Da wirkt der Trend, sich mit einem offenen, enorm scharfen Rasiermesser den Bart zu entfernen, wie ein Schritt in die Vergangenheit: Die Gefahr, sich zu schneiden ist um ein Vielfaches höher als bei Sicherheitsrasierern. Es bedarf außerdem einer aufwendigen Behandlung vor der Rasur und auch die Preise für ein gutes Rasiermesser liegen schnell im dreistelligen Bereich.
Seminare zum richtigen Rasieren
Dennoch boomt die klassische Männerrasur: Allein in Deutschland buhlen mehr als ein Dutzend spezialisierte Onlineshops um die Gunst des rasieraffinen Herren. Hersteller können sich vor Nachfragen nicht mehr retten und auch Barbiere - klassische Herrenfriseure, die auch die Rasur mit dem Messer anbieten - eröffnen Filialen in nahezu jeder deutschen Großstadt. Wie kommt es, dass Rasieren wie vor 80 bis 90 Jahren eine derartige Renaissance erlebt?
Einer, der es wissen müsste ist Jens Brökelmann. Der 35-Jährige betreibt unter dem Synonym Mr. Nassrasur einen Youtube-Kanal, der sich ausschließlich mit der klassischen Nassrasur beschäftigt. Außerdem bringt Brökelmann jährlich rund 40 Interessierten in speziellen Seminaren den richtigen Umgang mit dem Rasiermesser bei.

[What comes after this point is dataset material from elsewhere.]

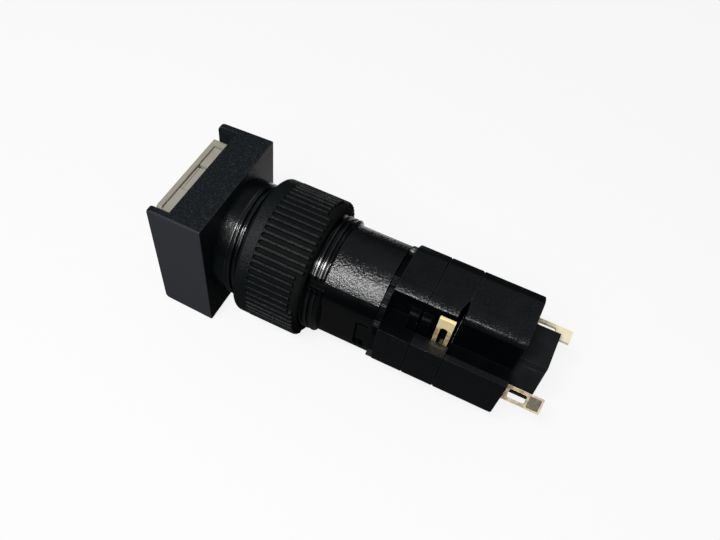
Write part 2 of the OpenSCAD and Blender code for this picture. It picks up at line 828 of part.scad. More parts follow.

Rasiermesser als Symbol der Männlichkeit
Er glaubt an einen speziellen Mythos, der die Messerrasur umgibt. „Das Rasiermesser hat auf Männer einfach eine magische Anziehungskraft“, lautet seine Erklärung für das Wiederaufleben der klassischen Rasur. „Solch ein Rasiermesser verkörpert Männlichkeit und ist ein Symbol für den englischen Gentleman und den dementsprechenden Lebensstil, der aktuell auch sehr in Mode ist.“
Brökelmann selbst wurde die klassische Rasur sozusagen in die Wiege gelegt: Sein Vater war begeisterter Messersammler. So war es für Brökelmann Junior nur selbstverständlich, mit Anfang 20 dem aufkommenden Bartwuchs mit einem Messer zu begegnen.
Als er sich sein erstes Rasiermesser im Jahr 2000 zulegte, gab selbst der Verkäufer zu, keinerlei Wissen über den richtigen Gebrauch des Messers zu haben. „Die Rasur mit dem Messer zu dieser Zeit war wirklich exotisch“, sagt Brökelmann.